WHAT IS BEING ASKED:
Reproduce each line bearing the word "piece".
DATA SEGMENT start
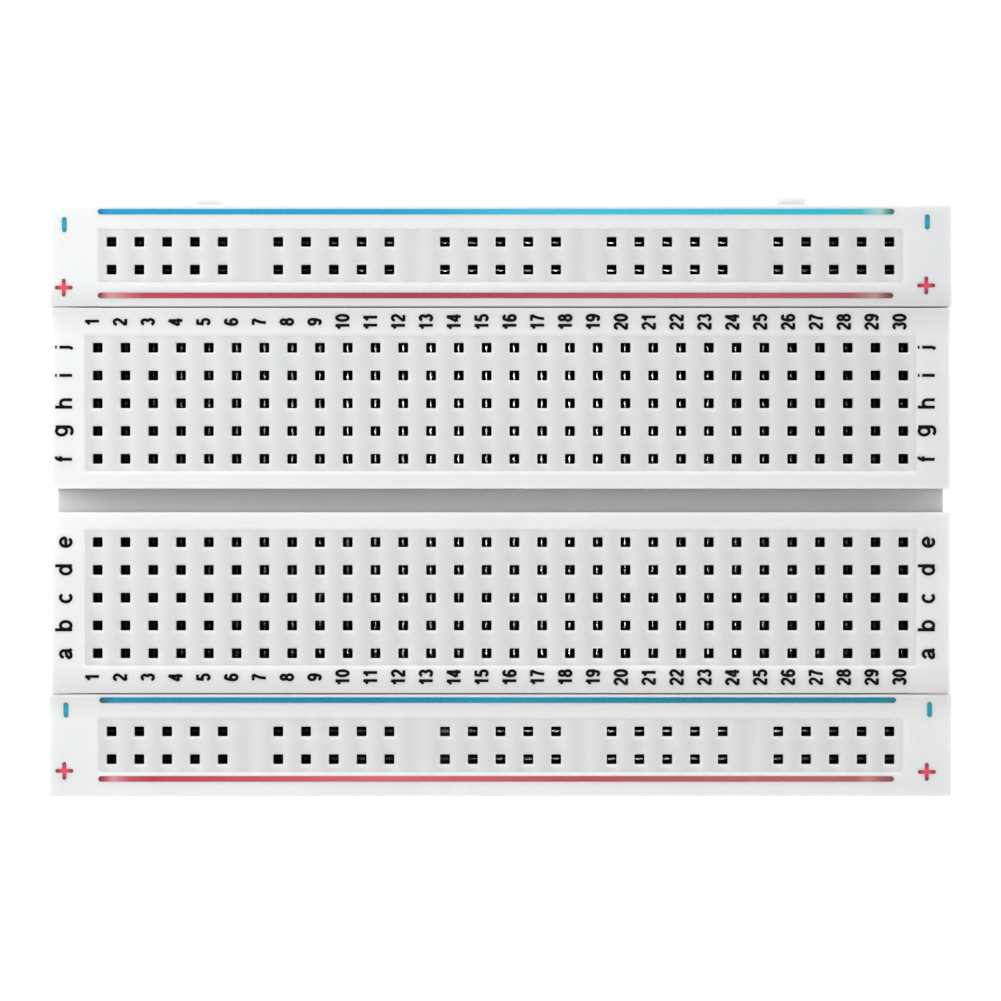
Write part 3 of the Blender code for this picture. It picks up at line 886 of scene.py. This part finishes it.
# The letters are in units of the x-height. Ascenders reach 1.34.
LETTERS = {
    "a": (
        0.90,
        [
            [(0.12, 0.66)]
            + ellipse(0.40, 0.66, 0.27, 0.25, 150, 0, 9)
            + [(0.68, 0.25), (0.74, 0.10), (0.80, 0.04)],
            [
                (0.66, 0.52),
                (0.45, 0.46),
                (0.22, 0.40),
                (0.10, 0.25),
                (0.16, 0.11),
                (0.34, 0.08),
                (0.55, 0.15),
                (0.66, 0.30),
            ],
        ],
    ),
    "b": (0.86, [[(0.10, 1.34), (0.10, 0.0)], ellipse(0.44, 0.50, 0.31, 0.42, 0, 360, 24)]),
    "c": (0.86, [ellipse(0.44, 0.50, 0.33, 0.42, 42, 318, 20)]),
    "d": (0.86, [[(0.76, 1.34), (0.76, 0.0)], ellipse(0.42, 0.50, 0.31, 0.42, 0, 360, 24)]),
    "e": (0.90, [[(0.12, 0.50), (0.80, 0.50)], ellipse(0.46, 0.50, 0.34, 0.42, 0, 322, 24)]),
    "f": (
        0.52,
        [
            [(0.22, 0.0), (0.22, 1.02)] + ellipse(0.42, 1.05, 0.20, 0.22, 180, 85, 6),
            [(0.04, 0.92), (0.46, 0.92)],
        ],
    ),
    "g": (
        0.86,
        [
            ellipse(0.42, 0.84, 0.31, 0.40, 0, 360, 24),
            [(0.76, 1.30), (0.76, 0.27)] + ellipse(0.43, 0.26, 0.33, 0.27, 0, -150, 10),
        ],
    ),
    "h": (
        0.86,
        [
            [(0.12, 1.34), (0.12, 0.0)],
            [(0.12, 0.62)] + ellipse(0.42, 0.60, 0.28, 0.32, 150, 0, 10) + [(0.70, 0.0)],
        ],
    ),
    "i": (0.24, [[(0.12, 1.0), (0.12, 0.0)], [(0.12, 1.34), (0.12, 1.20)]]),
    "j": (0.30, [[(0.18, 1.0), (0.18, 0.20), (0.13, 0.06), (0.0, 0.0)], [(0.18, 1.34), (0.18, 1.20)]]),
}


class Print:
    """Gathers flat ink strokes and makes one thin object of them."""

    def __init__(self):
        self.mesh = Build()
        self.count = 0

    def stroke(self, points, width, closed=False, round_ends=False):
        """A band of ink along points. A closed line's last point repeats its first."""
        points = [Vector(p) for p in points]
        if closed:
            points = points[:-1]
        n = len(points)
        left, right = [], []
        for i, p in enumerate(points):
            before = points[i - 1] if (i or closed) else None
            after = points[(i + 1) % n] if (i < n - 1 or closed) else None
            d0 = (p - before).normalized() if before is not None else None
            d1 = (after - p).normalized() if after is not None else None
            d = ((d0 or d1) + (d1 or d0)).normalized()
            normal = Vector((-d.y, d.x))
            reach = width / 2
            if d0 is not None and d1 is not None:
                reach /= max(0.6, d.dot(d1))
            left.append(p + normal * reach)
            right.append(p - normal * reach)
        self.count += 1
        z0 = TOP - INK_ROOT
        z1 = INK_Z + PRINT_LIFT * ((self.count % LIFT_STEPS) / LIFT_STEPS)
        if round_ends:
            run = (points[-1] - points[-2]).normalized()
            heading = math.atan2(run.y, run.x)
            turns = [heading + math.pi * (k / 8 - 0.5) for k in range(1, 8)]
            arc = [Vector((math.cos(t), math.sin(t))) * (width / 2) for t in turns]
            outline = right + [points[-1] + a for a in arc]
            outline += left[::-1] + [points[0] - a for a in arc]
            self.mesh.loft([[(*v, z) for v in outline] for z in (z0, z1)], caps=(True, True))
            return
        verts = [(*v, z) for z in (z1, z0) for v in left + right]
        faces = [] if closed else [(0, 2 * n, 3 * n, n), (n - 1, 2 * n - 1, 4 * n - 1, 3 * n - 1)]
        for i in range(n if closed else n - 1):
            j = (i + 1) % n
            faces.append((n + i, n + j, j, i))
            faces.append((i, j, 2 * n + j, 2 * n + i))
            faces.append((n + j, n + i, 3 * n + i, 3 * n + j))
            faces.append((2 * n + i, 2 * n + j, 3 * n + j, 3 * n + i))
        self.mesh.add(verts, faces)

    def word(self, text, glyphs, centre, size, width, gap=0.0, stretch=1.0):
        """Text whose top points to -X and which reads towards +Y, centred on centre."""
        reach = size * stretch
        total = sum(glyphs[c][0] for c in text) * reach + gap * (len(text) - 1)
        along = -total / 2
        for char in text:
            advance, strokes = glyphs[char]
            for line in strokes:
                closed = len(line) > 4 and (Vector(line[0]) - Vector(line[-1])).length < 1e-4
                points = [(centre[0] - (v - 0.5) * size, centre[1] + along + u * reach) for u, v in line]
                self.stroke(points, width, closed)
            along += advance * reach + gap

    def object(self, name, material, body, place=(0, 0, 0)):
        """The strokes as one object on a body. place is where the strokes' own origin lies."""
        obj = self.mesh.object(name)
        obj.data.transform(Matrix.Translation((0, 0, -place[2])))
        to_metres(obj)
        obj.location = Vector(place) * MM
        bm = bmesh.new()
        bm.from_mesh(obj.data)
        bmesh.ops.recalc_face_normals(bm, faces=bm.faces)
        bm.to_mesh(obj.data)
        bm.free()
        obj.data.materials.append(material)
        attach(obj, body)
        return obj


INK_BLACK = ink_material("ink_black", [(0, (4, 4, 5))])
NUMBER_YS = (16.32, -16.15)
NUMBER_SHIFT, NUMBER_CREEP = -0.48, 0.10  # along X from a column's centre, and what the last one adds
NUMBER_SIZE, NUMBER_STRETCH = 1.27, 1.08
NUMBER_STROKE, NUMBER_GAP = 0.265, 0.05
LETTER_XS = (-39.72, 39.1)
LETTER_SIZE, LETTER_STROKE = 1.16, 0.28


def legends():
    """Column numbers and row letters."""
    numbers, letters = Print(), Print()
    for y in NUMBER_YS:
        for column in range(COLUMNS):
            x = COLUMN_XS[column] + NUMBER_SHIFT + NUMBER_CREEP * (column / (COLUMNS - 1)) ** 2
            text = str(column + 1)
            numbers.word(text, DIGITS, (x, y), NUMBER_SIZE, NUMBER_STROKE, NUMBER_GAP, NUMBER_STRETCH)
    numbers.object("column_numbers", INK_BLACK, "terminal_strip")
    rows = [(c, -y) for c, y in zip("edcba", ROW_YS)] + [(c, y) for c, y in zip("fghij", ROW_YS)]
    for char, y in rows:
        for x in LETTER_XS:
            letters.word(char, LETTERS, (x, y), LETTER_SIZE, LETTER_STROKE)
    letters.object("row_letters", INK_BLACK, "terminal_strip")


# For each body (name, y, stops), where the stops (x, ink colour) run from the line's first end to its last.
# The ink thins out near some ends.
LINES = {
    "rear_rail": (
        ("blue_line", 26.39, (
            (-36.55, (15, 110, 150)), (-36.1, (15, 145, 190)), (-10, (18, 152, 196)),
            (4, (55, 180, 208)), (18, (45, 182, 204)), (31, (18, 178, 198)),
            (33.0, (55, 180, 190)), (34.7, (165, 208, 210)), (35.3, (90, 145, 150)),
            (35.75, (60, 110, 115)),
        )),
        ("red_line", 18.74, (
            (-36.55, (120, 45, 60)), (-36.25, (160, 95, 100)), (-35.6, (200, 140, 135)),
            (-34, (182, 92, 100)), (-32.5, (172, 58, 74)), (-8, (156, 52, 66)),
            (22, (180, 72, 90)), (32, (160, 75, 86)), (34.3, (180, 135, 128)),
            (35.1, (135, 80, 85)), (35.65, (110, 60, 68)),
        )),
    ),
    "front_rail": (
        ("blue_line", -18.24, (
            (-36.4, (20, 85, 95)), (-36.0, (10, 110, 135)), (-35.2, (8, 130, 160)),
            (-12, (6, 120, 152)), (0, (12, 138, 165)), (18, (8, 118, 142)),
            (35.2, (8, 122, 142)), (35.9, (15, 115, 130)),
        )),
        ("red_line", -25.44, (
            (-36.5, (135, 35, 65)), (-36.1, (170, 70, 90)), (-35.4, (206, 138, 144)),
            (-34, (178, 75, 90)), (-32, (174, 52, 72)), (-10, (198, 92, 106)),
            (8, (172, 70, 86)), (25, (176, 88, 96)), (32.5, (166, 88, 92)),
            (33.6, (186, 126, 122)), (34.5, (166, 90, 92)), (35.7, (130, 70, 72)),
        )),
    ),
}  # fmt: skip
LINE_WIDTH = 0.5
LINE_STEPS = 24
# (distance from a sign's middle, ink colour)
TEAL = [(0.0, (20, 150, 172)), (0.45, (24, 142, 166)), (0.75, (35, 100, 110))]
ROSE = [(0.0, (232, 66, 100)), (0.3, (205, 62, 88)), (0.55, (160, 55, 72)), (0.85, (95, 42, 52))]
# For each body the places of its two minus signs, then of its two plus signs
SIGNS = {
    "rear_rail": (((-39.85, 25.2), (39.0, 25.45)), ((-39.9, 19.45), (38.9, 19.65))),
    "front_rail": (((-39.7, -19.15), (39.2, -19.1)), ((-39.85, -24.7), (38.95, -24.8))),
}


MINUS_REACH, MINUS_WIDTH = 0.47, 0.44
PLUS_REACH, PLUS_WIDTH = 0.64, 0.36


def rail_print():
    """The rails' lines and signs."""
    minus_ink = ink_material("ink_minus", TEAL, "R")
    plus_ink = ink_material("ink_plus", ROSE, "R")
    for body in LINES:
        for name, y, stops in LINES[body]:
            line = Print()
            x0, x1 = stops[0][0], stops[-1][0]
            points = [(x0 + (x1 - x0) * k / LINE_STEPS, y) for k in range(LINE_STEPS + 1)]
            line.stroke(points, LINE_WIDTH, round_ends=True)
            line.object(f"{body}_{name}", ink_material(f"ink_{body}_{name}", stops, "X"), body)
        for kind, places in zip(("minus", "plus"), SIGNS[body]):
            for side, place in zip(("left", "right"), places):
                sign = Print()
                if kind == "minus":
                    bar = [(0, -MINUS_REACH), (0, 0), (0, MINUS_REACH)]
                    sign.stroke(bar, MINUS_WIDTH, round_ends=True)
                    ink = minus_ink
                else:
                    bar = [(0, -PLUS_REACH), (0, 0), (0, PLUS_REACH)]
                    sign.stroke(bar, PLUS_WIDTH, round_ends=True)
                    sign.stroke([(y, x) for x, y in bar], PLUS_WIDTH, round_ends=True)
                    ink = plus_ink
                sign.object(f"{body}_{kind}_{side}", ink, body, (*place, TOP))


# ---------------------------------------------------------------- assembly
strip = terminal_strip()
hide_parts("terminal_strip_housing")
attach(strip, "terminal_strip")
for side_name in ("rear", "front"):
    piece = rail(side_name)
    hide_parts(side_name + "_rail_housing")
    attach(piece, side_name + "_rail")
contacts()
backing("terminal_strip", STRIP_HALF_X, -STRIP_HALF_Y, STRIP_HALF_Y)
backing("rear_rail", RAIL_HALF_X, RAIL_IN, RAIL_OUT)
backing("front_rail", RAIL_HALF_X, -RAIL_OUT, -RAIL_IN)
legends()
rail_print()


# ---------------------------------------------------------------- stage
SKY = 0.36
ZENITH = 0.14  # of the sky's strength, straight up
# name, place (m), width and height (m), power (W)
LAMPS = (
    ("left", (-0.12, 0.02, 0.10), (0.06, 0.10), 0.10),
    ("rear", (0.0, 0.36, 0.34), (0.25, 0.25), 1.08),
    ("front", (0.0, -0.36, 0.34), (0.25, 0.25), 0.68),
    ("right", (0.30, 0.0, 0.30), (0.25, 0.25), 0.47),
)
# Narrow beams from overhead that make the contacts glint.
# name, place, aim (m), width and height (m), power (W), spread (degrees)
BEAMS = (
    ("beam_rear", (0.026, 0.018, 0.92), (0.006, 0.010, 0.008), (0.05, 0.03), 0.0002, 3.6),
    ("beam_front", (0.036, -0.046, 0.92), (0.028, -0.022, 0.008), (0.10, 0.014), 0.0004, 3.0),
)
FULL_SPREAD = 180.0
MATT_LAMPS = ("left",)  # low ones, which would glare off the top in a view from the other side
FLOOR_SIZE = 4.0
FLOOR_Z = -0.0002  # just under the release papers
FLOOR_GLOW = 0.45
CAMERA_HEIGHT = 0.9
SENSOR = 36.0
VIEW_WIDTH = 91.4573  # of the top face's plane, in millimetres


def stage():
    """Pale floor, soft sky, four lamps and two narrow beams."""
    bpy.ops.mesh.primitive_plane_add(size=FLOOR_SIZE, location=(0, 0, FLOOR_Z))
    floor = bpy.context.object
    floor.name = "floor"
    made, _, shader = new_material("floor", (0.98, 0.98, 0.98), 0.9, specular=0.1)
    shader.inputs["Emission Color"].default_value = (1, 1, 1, 1)
    shader.inputs["Emission Strength"].default_value = FLOOR_GLOW
    floor.data.materials.append(made)

    world = bpy.data.worlds.new("studio")
    bpy.context.scene.world = world
    world.use_nodes = True
    tree = world.node_tree
    background = tree.nodes["Background"]
    background.inputs["Strength"].default_value = SKY
    coords = node(tree, "ShaderNodeTexCoord").outputs["Generated"]
    split = node(tree, "ShaderNodeSeparateXYZ")
    tree.links.new(coords, split.inputs[0])
    tent = ramp(tree, split.outputs["Z"], [(0.0, 1.0), (0.75, 1.0), (0.97, ZENITH)])
    tree.links.new(tent, background.inputs["Color"])

    centre = (0.0, 0.0, 0.0)
    lamps = [(name, place, centre, size, power, FULL_SPREAD) for name, place, size, power in LAMPS]
    for name, place, aim, size, power, spread in lamps + list(BEAMS):
        lamp = bpy.data.lights.new(name, "AREA")
        lamp.spread = math.radians(spread)
        lamp.shape = "RECTANGLE"
        lamp.size, lamp.size_y = size
        lamp.energy = power
        obj = bpy.data.objects.new(name, lamp)
        obj.location = place
        obj.rotation_mode = "QUATERNION"
        obj.rotation_quaternion = (Vector(aim) - Vector(place)).to_track_quat("-Z", "Y")
        obj.visible_glossy = name not in MATT_LAMPS
        obj.visible_camera = False
        bpy.context.collection.objects.link(obj)


def camera():
    """Straight down, from far enough away to show no side walls."""
    cam = bpy.data.cameras.new("camera")
    obj = bpy.data.objects.new("camera", cam)
    bpy.context.collection.objects.link(obj)
    cam.sensor_width = SENSOR
    cam.lens = SENSOR * (CAMERA_HEIGHT - TOP * MM) / (VIEW_WIDTH * MM)
    cam.clip_start, cam.clip_end = 0.05, 10
    obj.location = (0.0, 0.0, CAMERA_HEIGHT)
    bpy.context.scene.camera = obj


stage()
camera()
bpy.context.scene.view_settings.view_transform = "Standard"
bpy.context.scene.view_settings.look = "None"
DATA SEGMENT end
CORRECT OUTPUT:
    piece = rail(side_name)
    attach(piece, side_name + "_rail")